En primer lugar pensé que el autor del rótulo era un tipo con sentido del humor, que la frase era un chascarrillo a costa de ciertos eslóganes nacionalistas que abundan en mi desdichado país, o quizás una burla cruel hacia la frase de aquel presidente regional que proclamó la ratafia fa país (la ratafía hace país). Sin embargo, algo me decía que no había ni pizca de humor en la inscripción: el nacionalismo carece de varias virtudes, y su primera carencia es el sentido del humor. No, me dije, aquí no hay chascarrillo posible: lo que se afirma es lo que se piensa, nada más y nada menos.

Consulté, más tarde, que cosa es un ostrón. Y descubrí que la palabra se refiere a la ostra de una variante más grande y más basta que una ostra común. El ostrón, por esas mismas características, se vende más barato que las ostras. En realidad, pues, el cartelito anuncia una baratija. Pero una baratija patriótica.

Recordé entonces cosas que me dijeron años atrás, cuando yo era muy joven: hablar en catalán es hacer país. Escribir en catalán es hacer país. Los nacionalistas de mi desdichada región siempre anduvieron obsesionados en hacer país a través de cualquier acción. Cuando publiqué una novelita en catalán me felicitaron por hacer país, aunque yo solo quería hacer una novelita. Pasé muchos años de mi vida enseñando a hablar y a escribir en catalán, y me felicitaron por hacer país cuando yo solo quería transmitir el gusto por hablar bien, escribir bien, amar a la cultura. La cultura y las lenguas del mundo.

Me asusté y me cansé. No entiendo de países y más bien me dan grima las banderas, los himnos, las ratafías. Decidí descansar del país. Así que abandoné el país sin salir de él.
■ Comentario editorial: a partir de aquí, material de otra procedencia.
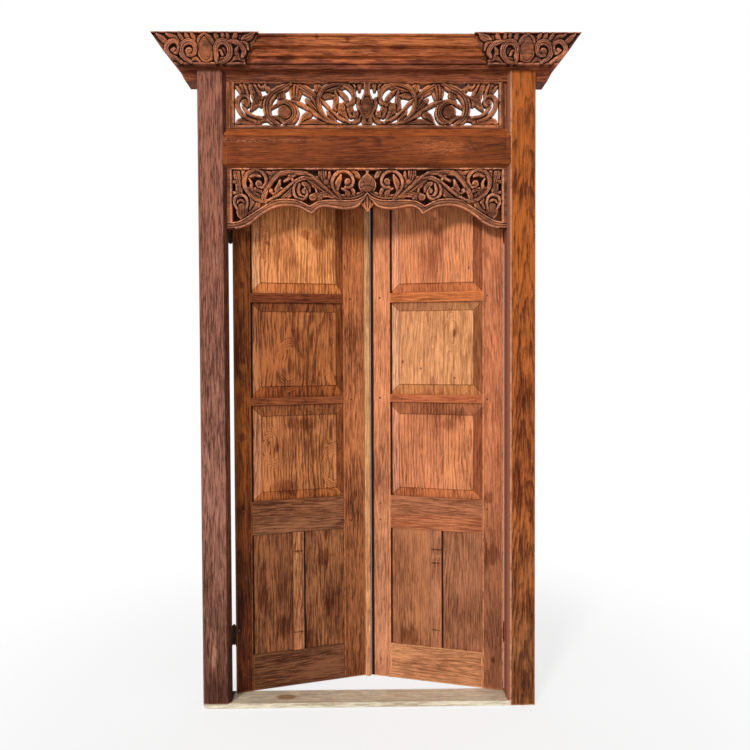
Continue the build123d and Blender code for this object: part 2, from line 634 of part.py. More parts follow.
# Written pieces, the leaves swung to where they stand ajar
os.makedirs("parts", exist_ok=True)
save("sill", sill)
save("left_post", posts["left"])
save("right_post", posts["right"])
save("head_beam", beam)
save("cornice_carving_left", mirror(corner, Plane.YZ))
save("cornice_carving_right", corner)
save("mid_rail", mid_rail)
save("transom_stile_left", stile_left)
save("transom_stile_right", stile_right)
save("transom_carving", transom)
save("arch_carving", arch)
save("frame_pegs", *frame_pegs)
for side in (left, right):
    fittings = hinge_sets[side.name]
    save(side.name + "_frame_plates", *fittings.frame_plates)
    save(side.name + "_hinge_pins", *fittings.pins)
    save(side.name + "_frame_screws", *fittings.frame_screws)
    axis = Axis((side.pin[0], side.pin[1], 0), (0, 0, 1))
    for name, piece in leaves[side.name].items():
        group = piece if isinstance(piece, list) else [piece]
        save(side.name + "_leaf_" + name, *[shape.rotate(axis, side.way * ajar) for shape in group])
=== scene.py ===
import math
import bpy
import numpy as np
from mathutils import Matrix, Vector


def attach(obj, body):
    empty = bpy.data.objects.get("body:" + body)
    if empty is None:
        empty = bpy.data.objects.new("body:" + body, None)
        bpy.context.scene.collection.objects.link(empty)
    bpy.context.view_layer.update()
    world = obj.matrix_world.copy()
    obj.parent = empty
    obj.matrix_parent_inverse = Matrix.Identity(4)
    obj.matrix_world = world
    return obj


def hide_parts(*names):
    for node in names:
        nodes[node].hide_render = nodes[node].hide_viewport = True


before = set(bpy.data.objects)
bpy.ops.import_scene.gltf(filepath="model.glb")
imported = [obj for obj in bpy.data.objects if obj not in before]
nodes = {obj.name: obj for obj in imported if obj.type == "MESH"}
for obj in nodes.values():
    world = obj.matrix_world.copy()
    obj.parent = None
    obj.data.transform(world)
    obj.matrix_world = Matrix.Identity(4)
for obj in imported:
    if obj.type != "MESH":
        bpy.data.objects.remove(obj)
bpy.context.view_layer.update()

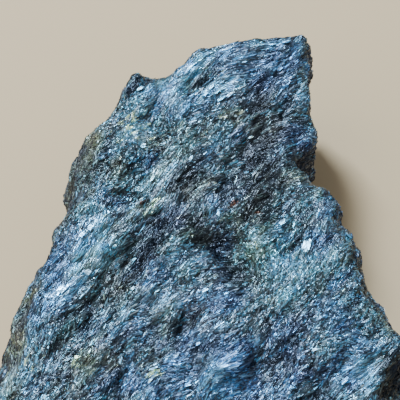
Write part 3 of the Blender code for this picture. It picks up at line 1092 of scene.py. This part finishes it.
def soft_light(name, place, width, watts, colour):
    """A square lamp at a place and of a width in metres, aimed at the stone."""
    data = bpy.data.lights.new(name, "AREA")
    data.size = width
    data.energy = watts
    data.color = linear(colour)[:3]
    lamp = bpy.data.objects.new(name, data)
    bpy.context.scene.collection.objects.link(lamp)
    place = Vector(place)
    aim = (place - LIT_POINT).to_track_quat("Z", "Y")
    lamp.matrix_world = Matrix.Translation(place) @ aim.to_matrix().to_4x4()


def studio():
    """The light of the room, two lamps and the floor."""
    world = bpy.data.worlds.new("studio")
    bpy.context.scene.world = world
    world.use_nodes = True
    back = world.node_tree.nodes["Background"]
    back.inputs["Color"].default_value = linear("#dce6f3")
    back.inputs["Strength"].default_value = 0.44
    soft_light("window", (-0.42, 0.75, 1.00), 0.3, 33.0, "#d4e7fd")
    soft_light("reflector", (-0.95, -0.30, 1.15), 1.3, 8.0, "#f5f4f2")
    # matt paint on a smooth board
    floor = bpy.data.materials.new("painted_board")
    floor.use_nodes = True
    board = floor.node_tree.nodes["Principled BSDF"]
    board.inputs["Base Color"].default_value = linear("#d6b98e")
    board.inputs["Roughness"].default_value = 0.8
    bm = bmesh.new()
    bmesh.ops.create_grid(bm, x_segments=1, y_segments=1, size=FLOOR_REACH)
    mesh = bpy.data.meshes.new("floor")
    bm.to_mesh(mesh)
    bm.free()
    mesh.materials.append(floor)
    new_object("floor", mesh)


# The camera looks at this point from the south, this high over level and this far away.
VIEW_TARGET = (-0.4, 13.92, 28.0)
VIEW_RISE = 58.0  # degrees
VIEW_DISTANCE = 300.0
VIEW_WIDTH = 84.0  # what it takes in at the target


def camera():
    """A camera that looks north and down at the target."""
    data = bpy.data.cameras.new("camera")
    data.sensor_width = 36.0
    data.lens = data.sensor_width * VIEW_DISTANCE / VIEW_WIDTH
    obj = bpy.data.objects.new("camera", data)
    bpy.context.scene.collection.objects.link(obj)
    rise = math.radians(VIEW_RISE)
    back = Vector((0.0, -math.cos(rise), math.sin(rise)))
    place = (Vector(VIEW_TARGET) + back * VIEW_DISTANCE) * MM
    obj.matrix_world = Matrix.Translation(place) @ back.to_track_quat("Z", "Y").to_matrix().to_4x4()
    bpy.context.scene.camera = obj


def main():
    """Dresses the solid and says what each piece rides on."""
    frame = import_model()
    noise.seed_set(SEED)
    camera()
    studio()

    mesh, facing, upper = fine_stone(frame["nodes"]["nuummite"])
    mesh.materials.clear()
    mesh.materials.append(schist("amphibole_schist_cleaved", True))
    _, north, up = vectors(mesh, "vertices", "co").T / MM
    shares = {
        "splinters_north": upper * (north > NORTH_FROM),
        "splinters_middle": upper * (north <= NORTH_FROM) * (north > SOUTH_FROM),
        "splinters_south": upper * (north <= SOUTH_FROM),
        "splinters_flanks": (1 - upper) * (up > FLANKS_FROM) * (facing[:, 2] > UNDERSIDE),
    }
    blade = splinter()
    tree = splinter_tree(blade)
    finish = schist("amphibole_splinters", False)
    pieces = [
        lay_splinters(name, mesh, share, tree, len(blade.data.loops), finish, seed)
        for seed, (name, share) in enumerate(shares.items(), 1)
    ]
    pieces.append(lay_flakes("clean_flakes", mesh, facing, blade, finish))
    bpy.data.objects.remove(blade)
    chart_stone(mesh, facing)
    stone = new_object("stone", mesh)
    for piece in (stone, *pieces):
        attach(piece, "root")
    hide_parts("nuummite")


main()
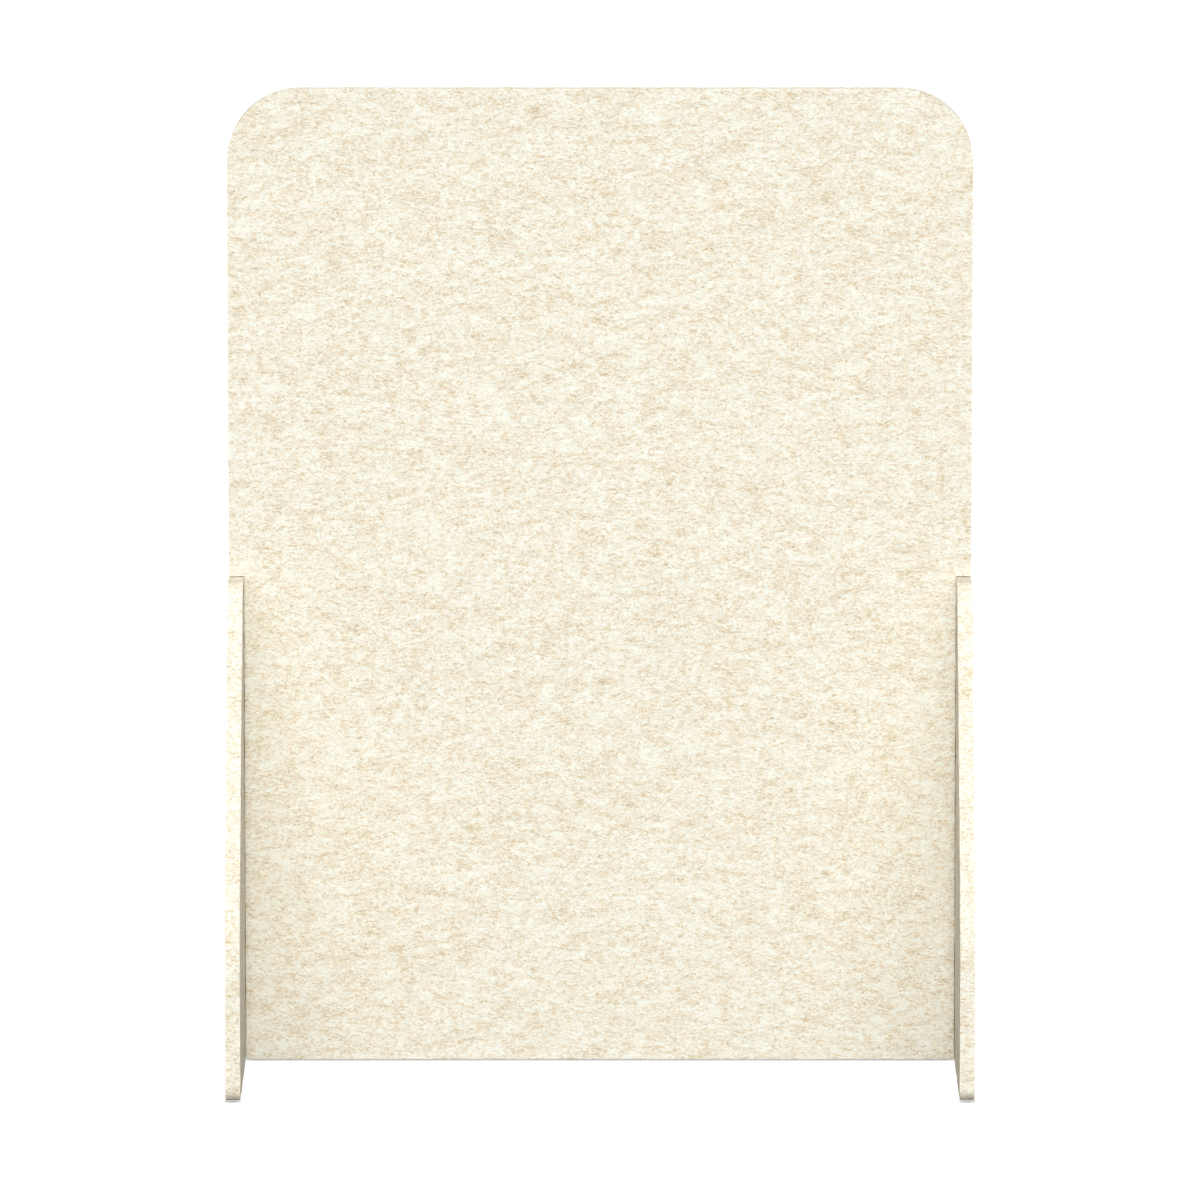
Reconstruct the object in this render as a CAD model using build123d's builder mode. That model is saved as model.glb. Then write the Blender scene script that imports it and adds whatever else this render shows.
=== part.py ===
"""Free-standing acoustic divider screen, cut from thick felt board.

One upright panel stands on the floor between two wings. Each wing is a board set square to the panel,
let into an open notch in the lower half of the panel's side edge, and pulled tight by bolts that run
through the wing into barbed inserts in the panel's edge.

The origin is on the floor, in the middle of the footprint. +X runs along the panel, +Y to its back and
+Z up. All sizes are in millimetres.
"""

import os

from build123d import *

# Felt board that the three large pieces are cut from
board_thickness = 24.0
board_edge_radius = 1.0

# Upright panel
panel_width = 1200.0
panel_height = 1590.0
panel_corner_radius = 118.0

# Wings, seen from the side: an upright foot, a shoulder, then a gently bulging slope to a short top
wing_height = 795.0
wing_depth = 710.0
wing_top_depth = 150.0
wing_shoulder_height = 255.0
wing_slope_bulge = 15.0
wing_foot_radius = 20.0
wing_shoulder_radius = 250.0
wing_top_radius = 20.0

# Gaps between a wing and the notch that it stands in: beside it, and over its top, where a dark line shows
notch_side_clearance = 0.5
notch_top_clearance = 1.4

# Bolts that hold a wing to the panel's edge, in one upright row
bolt_count = 4
bolt_end_distance = 95.0
bolt_radius = 3.0
bolt_engagement = 30.0
bolt_head_radius = 7.0
bolt_head_height = 2.4
bolt_head_edge_radius = 0.8
bolt_socket_radius = 2.3
bolt_socket_depth = 1.6
bolt_hole_clearance = 0.3

# Wide washers that spread the bolts' pull over the soft felt, sunk below the wing's outer face
washer_radius = 14.0
washer_thickness = 2.0
washer_edge_radius = 0.6
washer_hole_clearance = 0.25
washer_side_clearance = 0.4
recess_margin = 0.6

# Barbed inserts in the panel's edge
insert_length = 40.0
insert_barb_count = 8
insert_barb_radius = 7.0
insert_core_radius = 5.4
insert_thread_clearance = 0.1
insert_hole_clearance = 0.2
insert_end_clearance = 1.0

# How far a cutting shape reaches past the face that it leaves by
overrun = 5.0

# Distances from the screen's middle, and other places, worked out from the sizes above
outer_face = panel_width / 2
wing_middle = outer_face - board_thickness / 2
notch_wall = outer_face - board_thickness - notch_side_clearance
notch_width = outer_face - notch_wall
notch_height = wing_height + notch_top_clearance
bolt_pitch = (wing_height - 2 * bolt_end_distance) / (bolt_count - 1)
recess_depth = washer_thickness + bolt_head_height + recess_margin
washer_seat = outer_face - recess_depth
head_seat = washer_seat + washer_thickness
head_top = head_seat + bolt_head_height
bolt_tip = notch_wall - bolt_engagement


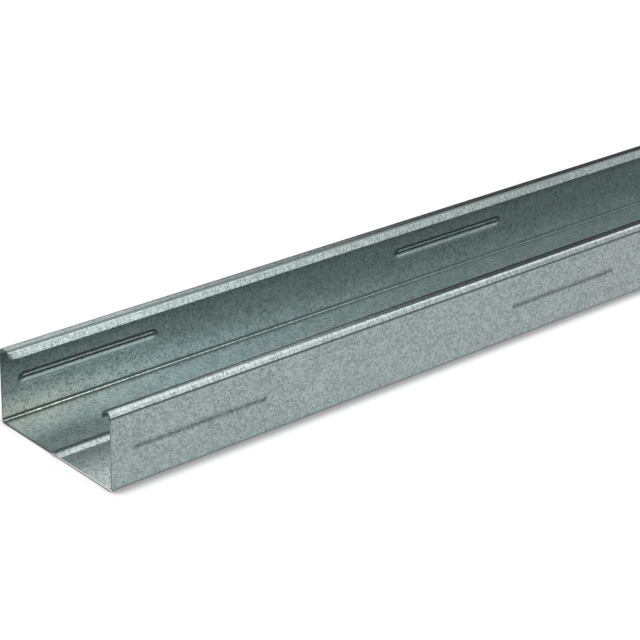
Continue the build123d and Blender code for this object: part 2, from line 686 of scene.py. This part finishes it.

Me abstuve del país, de emancipé de su cultura y me puse a escribir en castellano, a leer en castellano. A ver cine francés en francés e inglés en inglés. Y cine ruso en inglés, o subtitulado al castellano. Me dan miedo los países y mucho más miedo me dan los países en construcción, ya que siempre se construyen contra algo o contra alguien.

Tuvo un efecto demoledor en mi el mensaje que recibí una noche de hace ya varios años: los que escribimos en catalán somos guerreros del catalán. No, no quiero la guerra, así que le devuelvo a usted las armas, los caballos, los escudos, el bravío. No nací para ir a la guerra. Que no me esperen en ninguna guerra. Y mucho menos en una guerra por una nación que no existe y nadie necesita. Quizás, y aún así lo dudo, participaría en alguna contienda para mejorar la calidad de la educación pública, de la sanidad, del bienestar social, de las comunicaciones, de la igualdad entre las personas, por la igualdad de oportunidades y de resultados, por la cultura universal. Pero nunca jamás por una patria fantasmagórica. Eso no, nunca. Que no me esperen debajo de una bandera, por mucha ratafía que me hayan regalado.

Me marché del lugar del cartelito de las letras rojo carmín y me olvidé de él. Luego, como pueden leer, volví a pensar en él. Con pena. El nacionalismo no solo carece de sentido del humor, si no que extermina el humor y conduce a la pena. En el nacionalismo solo hay guerra y muerte. Solo hay pena y cansancio en las naciones. Y mitos burdos, y héroes falsos, y aspiraciones espurias.

No comeré ostrones. Seguiré escribiendo en castellano. Aunque tenga que pedirle mil veces perdón a mi madre, de lengua catalana, no haré nada por ese país que quiere construirse contra las personas. Haré lo que pueda por las personas que viven aquí, pero nada de nada haré por hacer país.